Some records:
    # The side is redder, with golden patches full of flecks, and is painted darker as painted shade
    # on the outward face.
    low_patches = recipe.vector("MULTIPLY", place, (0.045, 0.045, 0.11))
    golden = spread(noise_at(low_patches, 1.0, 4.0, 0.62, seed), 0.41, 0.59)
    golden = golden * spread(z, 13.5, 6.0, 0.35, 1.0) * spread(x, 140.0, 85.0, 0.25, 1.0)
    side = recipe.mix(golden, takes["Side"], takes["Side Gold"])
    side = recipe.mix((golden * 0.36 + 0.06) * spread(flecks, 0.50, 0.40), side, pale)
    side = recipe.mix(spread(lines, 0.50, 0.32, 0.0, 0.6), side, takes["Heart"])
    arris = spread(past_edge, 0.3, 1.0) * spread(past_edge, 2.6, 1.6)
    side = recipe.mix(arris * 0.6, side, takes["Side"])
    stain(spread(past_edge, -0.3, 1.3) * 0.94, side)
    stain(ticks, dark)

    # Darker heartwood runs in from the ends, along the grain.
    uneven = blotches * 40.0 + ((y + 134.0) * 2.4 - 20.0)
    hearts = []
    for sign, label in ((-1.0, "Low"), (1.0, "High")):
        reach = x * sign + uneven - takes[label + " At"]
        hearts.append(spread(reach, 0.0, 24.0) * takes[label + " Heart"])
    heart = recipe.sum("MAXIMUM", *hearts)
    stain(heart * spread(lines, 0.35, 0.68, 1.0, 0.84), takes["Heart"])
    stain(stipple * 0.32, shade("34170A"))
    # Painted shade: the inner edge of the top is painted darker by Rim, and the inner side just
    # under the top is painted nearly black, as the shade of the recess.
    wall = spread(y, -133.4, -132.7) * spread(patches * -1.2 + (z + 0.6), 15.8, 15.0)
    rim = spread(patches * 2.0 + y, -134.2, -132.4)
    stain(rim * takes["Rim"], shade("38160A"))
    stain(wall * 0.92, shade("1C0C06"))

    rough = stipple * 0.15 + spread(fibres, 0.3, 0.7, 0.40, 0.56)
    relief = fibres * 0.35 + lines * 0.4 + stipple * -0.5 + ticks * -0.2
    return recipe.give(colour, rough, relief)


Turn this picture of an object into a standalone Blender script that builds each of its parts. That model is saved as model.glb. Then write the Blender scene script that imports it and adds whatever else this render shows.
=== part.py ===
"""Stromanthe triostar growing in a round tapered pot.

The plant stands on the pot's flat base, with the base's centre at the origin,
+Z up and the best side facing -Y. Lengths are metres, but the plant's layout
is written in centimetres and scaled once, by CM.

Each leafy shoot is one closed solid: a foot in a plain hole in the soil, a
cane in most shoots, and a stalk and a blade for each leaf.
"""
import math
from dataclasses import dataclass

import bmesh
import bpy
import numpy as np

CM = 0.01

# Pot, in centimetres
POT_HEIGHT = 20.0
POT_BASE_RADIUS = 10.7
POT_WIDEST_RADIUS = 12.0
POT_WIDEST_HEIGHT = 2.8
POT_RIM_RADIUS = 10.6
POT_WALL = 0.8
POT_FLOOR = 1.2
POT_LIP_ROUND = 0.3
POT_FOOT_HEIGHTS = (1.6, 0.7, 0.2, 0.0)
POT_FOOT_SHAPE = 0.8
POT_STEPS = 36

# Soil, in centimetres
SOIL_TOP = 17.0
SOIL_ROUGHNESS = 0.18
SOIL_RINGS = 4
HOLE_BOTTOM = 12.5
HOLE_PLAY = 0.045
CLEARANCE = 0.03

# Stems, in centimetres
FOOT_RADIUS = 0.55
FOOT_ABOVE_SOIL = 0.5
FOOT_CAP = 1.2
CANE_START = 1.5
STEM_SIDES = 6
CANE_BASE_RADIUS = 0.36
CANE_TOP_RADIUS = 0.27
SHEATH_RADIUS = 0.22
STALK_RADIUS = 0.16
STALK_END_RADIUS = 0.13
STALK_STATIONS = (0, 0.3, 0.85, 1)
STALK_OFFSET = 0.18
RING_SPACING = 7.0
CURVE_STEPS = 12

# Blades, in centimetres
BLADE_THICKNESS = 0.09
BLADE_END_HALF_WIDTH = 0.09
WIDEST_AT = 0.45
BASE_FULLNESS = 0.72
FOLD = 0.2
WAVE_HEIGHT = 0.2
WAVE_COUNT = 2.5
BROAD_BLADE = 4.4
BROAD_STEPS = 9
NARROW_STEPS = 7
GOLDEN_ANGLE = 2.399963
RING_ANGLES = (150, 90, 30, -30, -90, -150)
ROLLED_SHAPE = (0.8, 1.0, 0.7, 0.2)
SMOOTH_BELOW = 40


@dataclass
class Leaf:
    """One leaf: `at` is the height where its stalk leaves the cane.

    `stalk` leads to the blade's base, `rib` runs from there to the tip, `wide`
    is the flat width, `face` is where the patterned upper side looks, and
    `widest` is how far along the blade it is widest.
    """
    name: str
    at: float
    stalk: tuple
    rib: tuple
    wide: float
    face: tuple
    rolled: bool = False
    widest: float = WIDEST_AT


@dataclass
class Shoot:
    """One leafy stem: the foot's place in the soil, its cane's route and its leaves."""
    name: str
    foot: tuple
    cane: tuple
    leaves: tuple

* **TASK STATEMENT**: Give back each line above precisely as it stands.

* **TASK OUTPUT**:
    # The side is redder, with golden patches full of flecks, and is painted darker as painted shade
    # on the outward face.
    low_patches = recipe.vector("MULTIPLY", place, (0.045, 0.045, 0.11))
    golden = spread(noise_at(low_patches, 1.0, 4.0, 0.62, seed), 0.41, 0.59)
    golden = golden * spread(z, 13.5, 6.0, 0.35, 1.0) * spread(x, 140.0, 85.0, 0.25, 1.0)
    side = recipe.mix(golden, takes["Side"], takes["Side Gold"])
    side = recipe.mix((golden * 0.36 + 0.06) * spread(flecks, 0.50, 0.40), side, pale)
    side = recipe.mix(spread(lines, 0.50, 0.32, 0.0, 0.6), side, takes["Heart"])
    arris = spread(past_edge, 0.3, 1.0) * spread(past_edge, 2.6, 1.6)
    side = recipe.mix(arris * 0.6, side, takes["Side"])
    stain(spread(past_edge, -0.3, 1.3) * 0.94, side)
    stain(ticks, dark)

    # Darker heartwood runs in from the ends, along the grain.
    uneven = blotches * 40.0 + ((y + 134.0) * 2.4 - 20.0)
    hearts = []
    for sign, label in ((-1.0, "Low"), (1.0, "High")):
        reach = x * sign + uneven - takes[label + " At"]
        hearts.append(spread(reach, 0.0, 24.0) * takes[label + " Heart"])
    heart = recipe.sum("MAXIMUM", *hearts)
    stain(heart * spread(lines, 0.35, 0.68, 1.0, 0.84), takes["Heart"])
    stain(stipple * 0.32, shade("34170A"))
    # Painted shade: the inner edge of the top is painted darker by Rim, and the inner side just
    # under the top is painted nearly black, as the shade of the recess.
    wall = spread(y, -133.4, -132.7) * spread(patches * -1.2 + (z + 0.6), 15.8, 15.0)
    rim = spread(patches * 2.0 + y, -134.2, -132.4)
    stain(rim * takes["Rim"], shade("38160A"))
    stain(wall * 0.92, shade("1C0C06"))

    rough = stipple * 0.15 + spread(fibres, 0.3, 0.7, 0.40, 0.56)
    relief = fibres * 0.35 + lines * 0.4 + stipple * -0.5 + ticks * -0.2
    return recipe.give(colour, rough, relief)


Turn this picture of an object into a standalone Blender script that builds each of its parts. That model is saved as model.glb. Then write the Blender scene script that imports it and adds whatever else this render shows.
=== part.py ===
"""Stromanthe triostar growing in a round tapered pot.

The plant stands on the pot's flat base, with the base's centre at the origin,
+Z up and the best side facing -Y. Lengths are metres, but the plant's layout
is written in centimetres and scaled once, by CM.

Each leafy shoot is one closed solid: a foot in a plain hole in the soil, a
cane in most shoots, and a stalk and a blade for each leaf.
"""
import math
from dataclasses import dataclass

import bmesh
import bpy
import numpy as np

CM = 0.01

# Pot, in centimetres
POT_HEIGHT = 20.0
POT_BASE_RADIUS = 10.7
POT_WIDEST_RADIUS = 12.0
POT_WIDEST_HEIGHT = 2.8
POT_RIM_RADIUS = 10.6
POT_WALL = 0.8
POT_FLOOR = 1.2
POT_LIP_ROUND = 0.3
POT_FOOT_HEIGHTS = (1.6, 0.7, 0.2, 0.0)
POT_FOOT_SHAPE = 0.8
POT_STEPS = 36

# Soil, in centimetres
SOIL_TOP = 17.0
SOIL_ROUGHNESS = 0.18
SOIL_RINGS = 4
HOLE_BOTTOM = 12.5
HOLE_PLAY = 0.045
CLEARANCE = 0.03

# Stems, in centimetres
FOOT_RADIUS = 0.55
FOOT_ABOVE_SOIL = 0.5
FOOT_CAP = 1.2
CANE_START = 1.5
STEM_SIDES = 6
CANE_BASE_RADIUS = 0.36
CANE_TOP_RADIUS = 0.27
SHEATH_RADIUS = 0.22
STALK_RADIUS = 0.16
STALK_END_RADIUS = 0.13
STALK_STATIONS = (0, 0.3, 0.85, 1)
STALK_OFFSET = 0.18
RING_SPACING = 7.0
CURVE_STEPS = 12

# Blades, in centimetres
BLADE_THICKNESS = 0.09
BLADE_END_HALF_WIDTH = 0.09
WIDEST_AT = 0.45
BASE_FULLNESS = 0.72
FOLD = 0.2
WAVE_HEIGHT = 0.2
WAVE_COUNT = 2.5
BROAD_BLADE = 4.4
BROAD_STEPS = 9
NARROW_STEPS = 7
GOLDEN_ANGLE = 2.399963
RING_ANGLES = (150, 90, 30, -30, -90, -150)
ROLLED_SHAPE = (0.8, 1.0, 0.7, 0.2)
SMOOTH_BELOW = 40


@dataclass
class Leaf:
    """One leaf: `at` is the height where its stalk leaves the cane.

    `stalk` leads to the blade's base, `rib` runs from there to the tip, `wide`
    is the flat width, `face` is where the patterned upper side looks, and
    `widest` is how far along the blade it is widest.
    """
    name: str
    at: float
    stalk: tuple
    rib: tuple
    wide: float
    face: tuple
    rolled: bool = False
    widest: float = WIDEST_AT


@dataclass
class Shoot:
    """One leafy stem: the foot's place in the soil, its cane's route and its leaves."""
    name: str
    foot: tuple
    cane: tuple
    leaves: tuple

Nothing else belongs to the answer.